Para o constitucionalista Miguel Prata Roque, Marcelo foi, acima de tudo, “imprudente” em encontrar-se com Rangel. “Como há divergência entre o líder do PSD, Rui Rio, e o candidato a líder, Paulo Rangel, é estranho que o Presidente da República tenha reunido, enquanto decorria um debate na Assembleia da Republica, sobre os timings da marcação de uma eleição legislativa”, diz.
Alegadamente, Marcelo Rebelo de Sousa conversou com deputados do PSD Madeira esta semana, numa tentativa de tentar fazer aprovar o OE.
Perante essa possibilidade, o constitucionalista Miguel Prata Roque mostra-se incrédulo. “Se isso acontecesse, seria uma grave interferência do titular de um cargo que é um cargo de moderador, no exercício da função legislativa orçamental, que é a função mais nobre do Parlamento”, comenta.
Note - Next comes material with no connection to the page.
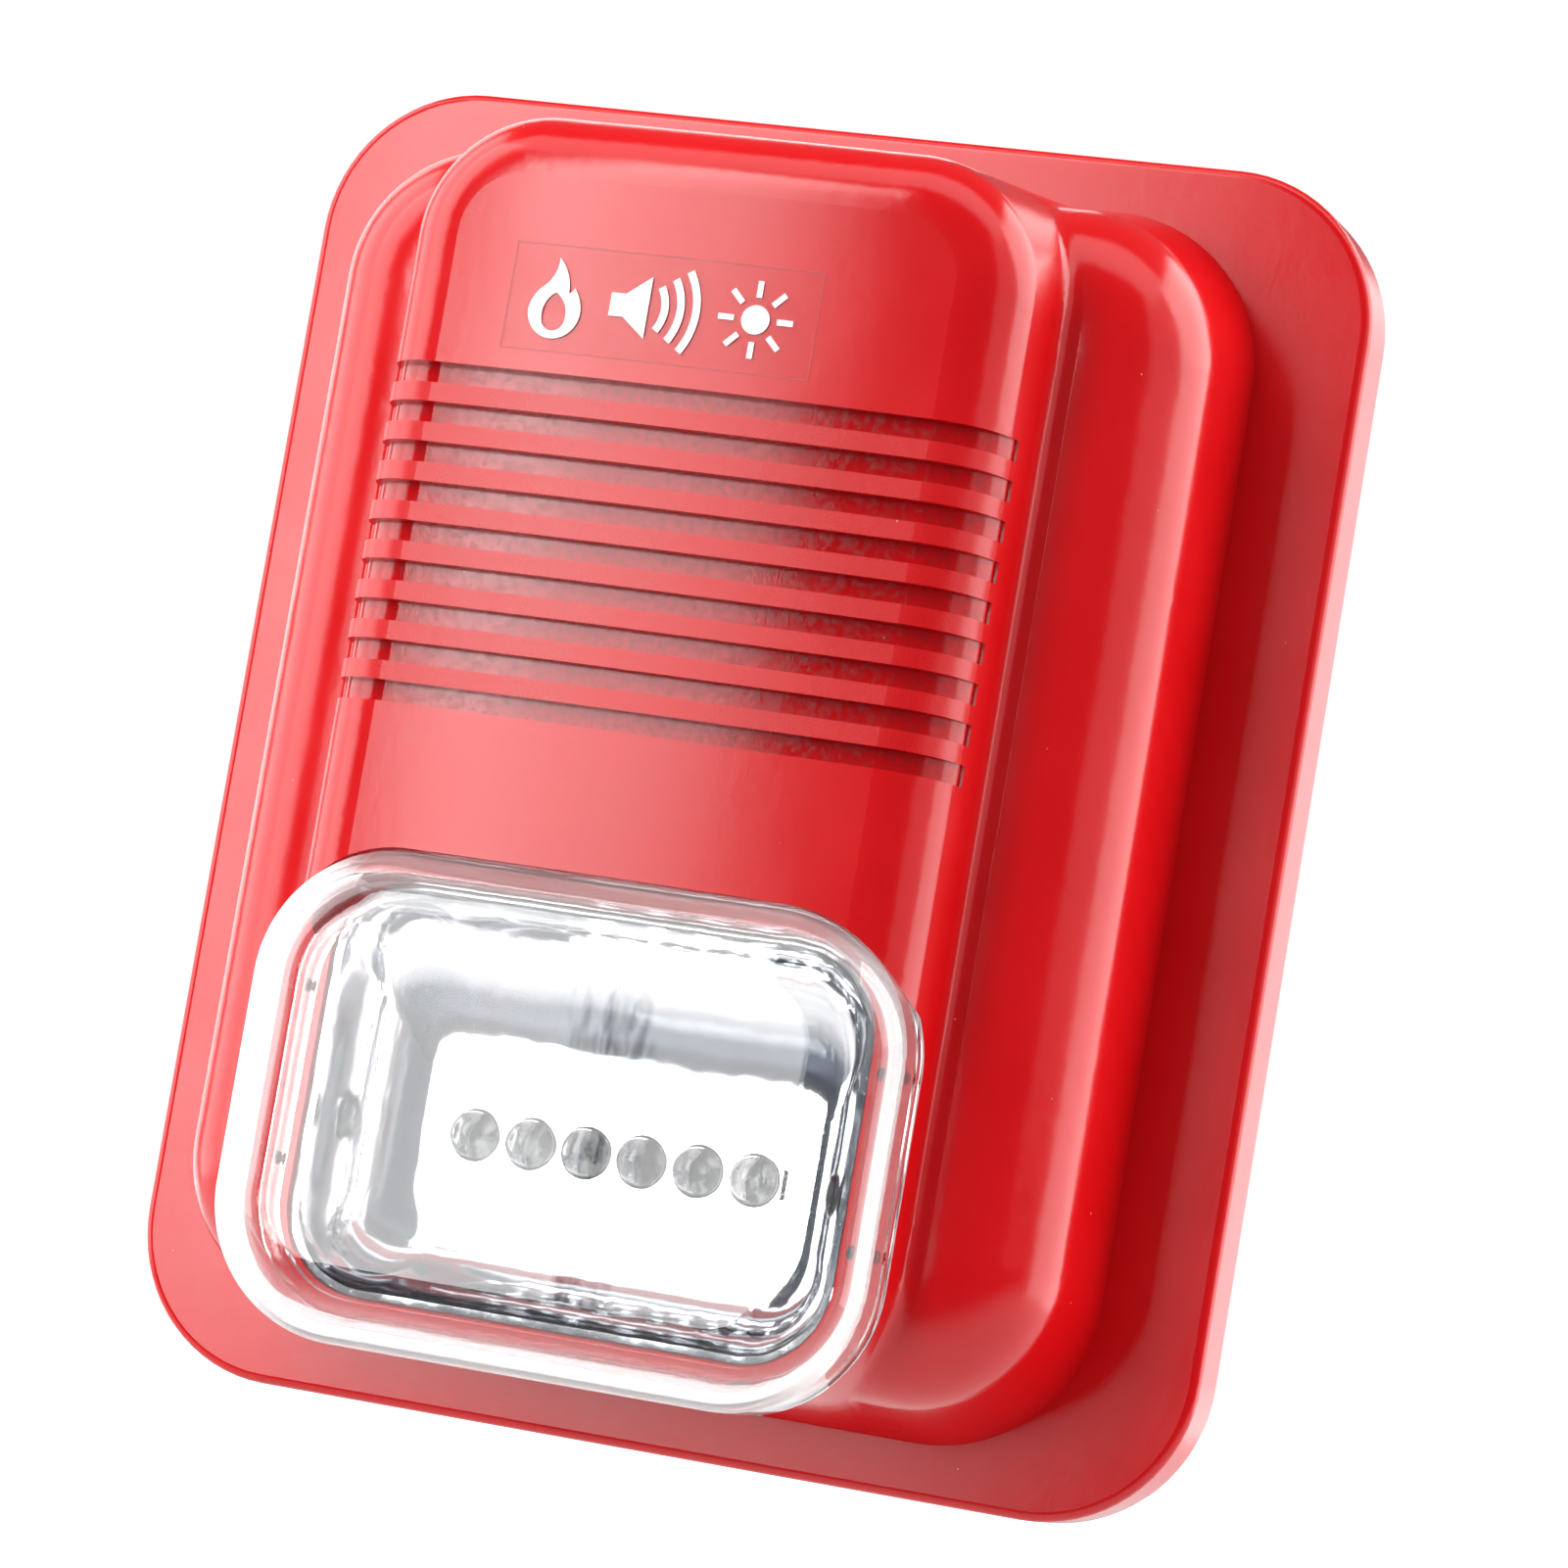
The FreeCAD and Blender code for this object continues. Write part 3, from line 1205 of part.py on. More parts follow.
def all_wires():
    """Supply wires from the terminals, lamp wires and piezo wires, all soldered to the main board."""
    board = number(f"{BOARD_FRONT}+wire_gap")
    lamp_board_front = number(f"{LAMP_BASE}+wire_gap")
    piezo_back = number("cup_seat+diaphragm_gap-brass_thick-2*wire_gap") - number("diaphragm_gap")
    pole, bar_end = number("pole_side"), number("bar_bottom")
    bar_front = number("bar_back+bar_thick+wire_radius") + number("wire_gap")
    supply = [(pole, bar_end + 0.6, bar_front), (pole + 3, bar_end - 2.5, bar_front),
              (14, -25, 6), (20, -10, 5), (21, 0.5, 7), (21, 4, 12), (20.7, 7.5, 12.5), (20.5, 9, board)]
    wires("supply_wire_red", [supply], Vector(0, 0, -1))
    wires("supply_wire_black", [mirrored(supply)], Vector(0, 0, -1))
    lamp = [(-9, 8.5, board), (-9.3, 7, 13), (-12, -6, 17.5), (-14, -22, 21.5),
            (-14, -30.5, 23.6), (-14, -32.5, lamp_board_front)]
    wires("lamp_wires", [lamp, beside(lamp, 2.2)], OFF_BOARD)
    piezo = [(1, 18, piezo_back), (1.2, 17.6, 28), (1.4, 17, 22), (2.2, 15.5, 15), (2.5, 15, board)]
    wires("sounder_wires", [piezo, mirrored(piezo)], INTO_BOARD, "lead_size")


def cable_grommet():
    body = new_body("cable_grommet")
    sizes = ("cable_width", "cable_tall")
    bands = [
        # height, thickness, growth of the outline past the window
        ("seat_gap", "floor_thick", "-peg_gap"),
        ("floor_thick+peg_gap", "grommet_wall-peg_gap", "grommet_lip"),
    ]
    for height, thick, grow in bands:
        ring = front_sketch(body, height)
        for spread in (grow, "-grommet_wall"):
            draw_box(ring, *(f"{size}+2*({spread})" for size in sizes), 0, "cable_middle",
                     f"cable_corner+({spread})")
        pad(body, ring, thick)
    return keep(body)


def lock_screw():
    """A socket set screw in the bottom edge; its tip stops just short of the cover's tongue."""
    body = new_body("lock_screw")
    outer = "plate_tall/2-lock_inset"
    tip = f"(dome_tall/2-({TONGUE_INSET})+2*lock_gap)"
    shank = new_sketch(body, "XY_Plane", f"-({outer})")
    pad(body, draw_circle(shank, "lock_radius", 0, "-lock_height"), f"{outer}-{tip}")
    socket = new_sketch(body, "XY_Plane", f"-({outer})")
    corners = [math.radians(60 * index) for index in range(6)]
    draw(socket, [
        (f"hex_radius*{math.cos(angle):.6f}", f"hex_radius*{math.sin(angle):.6f}-lock_height")
        for angle in corners
    ])
    cut(body, socket, "hex_deep", forward=True)
    return keep(body)


# ---- label ---------------------------------------------------------------------------------

def crown_height(x):
    return f"(ridge_top-crown_radius+sqrt(crown_radius*crown_radius-({x})*({x})))"


def crown_sheet(body, lift, thick):
    """A thin sheet that follows the ridge's crowned face inside the label's outline."""
    left, right = "film_left", "film_right"
    sheet = new_sketch(body, "XY_Plane", "film_bottom")
    low = [f"-({crown_height(x)}+{lift})" for x in (left, right)]
    high = [f"-({crown_height(x)}+{lift}+{thick})" for x in (left, right)]
    draw(sheet, [
        (right, low[1], "crown_radius", 1),
        (right, high[1]),
        (left, high[0], "crown_radius", -1),
        (left, low[0]),
    ])
    pad(body, sheet, "film_top-film_bottom")


def label_film():
    body = new_body("label_film")
    crown_sheet(body, "film_lift", "film_thick")
    return keep(body)


def wave(sketch, x, z, radius, width, half_angle):
    """A band of a ring, open to the right."""
    rise, reach = math.sin(half_angle), math.cos(half_angle)
    outer = radius + width
    draw(sketch, [
        (x + outer * reach, z + outer * rise, outer, 1),
        (x + radius * reach, z + radius * rise),
        (x + radius * reach, z - radius * rise, radius, -1),
        (x + outer * reach, z - outer * rise),
    ])


def label_mark():
    """Three generic signs in a row: a flame, a horn with sound waves, and a flashing lamp."""
    body = new_body("label_mark")
    crown_sheet(body, "(film_thick+2*film_lift)", "print_thick")
    stamp = new_body("label_stamp")
    ink = front_sketch(stamp, "ridge_top-5")
    middle = (number("film_top") + number("film_bottom")) / 2
    draw_flame(ink, -14.6, middle)
    horn = [(-8.6, -1.2), (-7.0, -1.2), (-4.4, -3.2), (-4.4, 3.2), (-7.0, 1.2), (-8.6, 1.2)]
    draw(ink, [(x, middle + z) for x, z in horn])
    for index in range(3):
        wave(ink, -6.6, middle, 3.6 + 1.7 * index, 0.8, math.radians(34))
    draw_flash(ink, 7.2, middle)
    pad(stamp, ink, 10)
    combine(body, stamp, "Common")
    return keep(body)


def draw_flame(ink, x, z):
    """A flame outline with a smaller flame left clear inside it."""
    draw(ink, [
        (x + 2.9, z - 1.3, 2.9, 1),
        (x + 1.9, z + 1.2, 4.2, 1),
        (x + 1.3, z + 0.6, 0.9, -1),
        (x - 0.3, z + 4.2, 4.6, 1),
        (x - 1.5, z + 1.2, 3.4, -1),
        (x - 2.9, z - 1.3, 3.6, 1),
        (x, z - 4.2, 2.9, 1),
    ])
    draw(ink, [(x + 1.3, z - 2.1, 1.3, 1), (x - 0.1, z + 0.6, 2.6, 1), (x - 1.3, z - 2.1, 2.6, 1),
               (x, z - 3.4, 1.3, 1)])


def draw_flash(ink, x, z):
    """A round lamp with eight rays."""
    draw_circle(ink, 1.5, x, z)
    for index in range(8):
        angle = math.radians(45 * index)
        out = Vector(math.cos(angle), math.sin(angle), 0)
        side = Vector(-out.y, out.x, 0)
        corners = [(2.3, -0.3), (4.0, -0.3), (4.0, 0.3), (2.3, 0.3)]
        draw(ink, [(x + out.x * r + side.x * w, z + out.y * r + side.y * w) for r, w in corners])


def main():
    fill_sheet()
    for make in (base_plate, front_cover, strobe_lens, reflector, label_film, label_mark):
        make()
    for make in (led_lamps, led_leads, lamp_board, main_board, all_screws):
        make()
    for make in (sounder_cup, sounder_cap, sounder_discs):
        make()
    for kind in AXIAL_KINDS:
        axial_parts(kind)
    for make in (storage_capacitor, coil, power_transistor, controller_chip, selector):
        make()
    terminal_block()
    terminal_pole("-", "left")
    terminal_pole("", "right")
    for make in (contact_bars, all_wires, cable_grommet, lock_screw):
        make()
    check_and_write()


def check_and_write():
    """Stop on any failed object or bad shape, then write one file for each sub-part."""
    DOC.recompute()
    for thing in DOC.Objects:
        if {"Invalid", "Error"} & set(thing.State):
            raise ValueError(f"{thing.Name} failed: {thing.State}")
    os.makedirs("parts", exist_ok=True)
    for thing in SUBPARTS:
        shape = thing.Shape
        if shape.isNull() or not shape.isValid() or not shape.Solids:
            raise ValueError(f"{thing.Label} has a bad shape")
        shape.exportStep(f"parts/{thing.Label}.step")


main()
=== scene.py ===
"""Looks of a red wall horn strobe: finishes, small visual pieces, light, floor and camera.

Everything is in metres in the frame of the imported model: X to the right, Z up, and the wall at y = 0, so the
front of the device faces -Y.
"""
import math

import bmesh
import bpy
from mathutils import Matrix, Vector


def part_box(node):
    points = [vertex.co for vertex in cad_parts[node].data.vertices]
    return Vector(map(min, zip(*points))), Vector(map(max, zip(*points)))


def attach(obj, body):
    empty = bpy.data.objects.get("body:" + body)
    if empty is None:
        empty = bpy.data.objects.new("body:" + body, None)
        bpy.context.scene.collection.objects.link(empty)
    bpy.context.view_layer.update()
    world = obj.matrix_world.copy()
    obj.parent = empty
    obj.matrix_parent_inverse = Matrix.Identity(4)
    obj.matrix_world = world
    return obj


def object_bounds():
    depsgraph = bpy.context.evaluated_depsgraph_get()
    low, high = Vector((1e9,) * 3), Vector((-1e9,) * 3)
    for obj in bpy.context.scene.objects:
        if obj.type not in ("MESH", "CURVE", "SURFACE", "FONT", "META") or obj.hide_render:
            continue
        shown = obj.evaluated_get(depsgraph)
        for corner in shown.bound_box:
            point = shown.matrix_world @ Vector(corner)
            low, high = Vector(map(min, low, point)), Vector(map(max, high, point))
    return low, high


MM = 0.001

# The camera looks at the middle of the base plate from below and from the right, rolled a little. Angles are
# in degrees, and the lens and the sensor in millimetres.
VIEW_AZIMUTH = 19.15
VIEW_ELEVATION = -4.99
VIEW_ROLL = 9.66
VIEW_DISTANCE = 0.635
VIEW_SHIFT = (0.0021, 0.00097)
LENS_LENGTH = 134.9
SENSOR_WIDTH = 36
NEAREST_SEEN = 0.05

# The floor lies this far below the object. Mirrored in the object, it goes dark over these values of y.
FLOOR_DROP = 0.13
FLOOR_SIZE = 12
FLOOR_DARK_AT = -0.34
FLOOR_PALE_AT = -0.14

# What surrounds the object: the room in reflections, and the even light that diffuse rays find.
FRONT_ROOM = (0.045, 0.055, 0.075)
REAR_ROOM = (0.16, 0.16, 0.16)
AMBIENT = (0.70, 0.70, 0.72)
ROOM_DARK_AT = -0.15
ROOM_PALE_AT = 0.25
WHITE = (1, 1, 1)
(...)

O constitucionalista afirma ainda que não “é crível que um Presidente da República, qualquer que ele seja, contacte um presidente de um Governo regional para influenciar deputados que foram eleitos por determinado círculo”.
Em 2019, Marcelo Rebelo de Sousa teve nas mãos o mesmo poder que Cavaco Silva teve quatro anos antes: exigir um acordo por escrito aos partidos da esquerda. Mas não o fez.
Marina Costa Lobo diz que esta decisão foi um erro: o Presidente devia ter exigido “ao PS, que que não tinha maioria absoluta que assinasse um acordo de incidência parlamentar, tal como fez o seu antecessor Cavaco Silva. E que foi fundamental para assegurar a estabilidade governativa”, defende.
António Costa Pinto discorda. “Tendo em vista que um dos partidos não ia aceitar esse acordo, podia ser um fator de instabilidade” à partida, explica.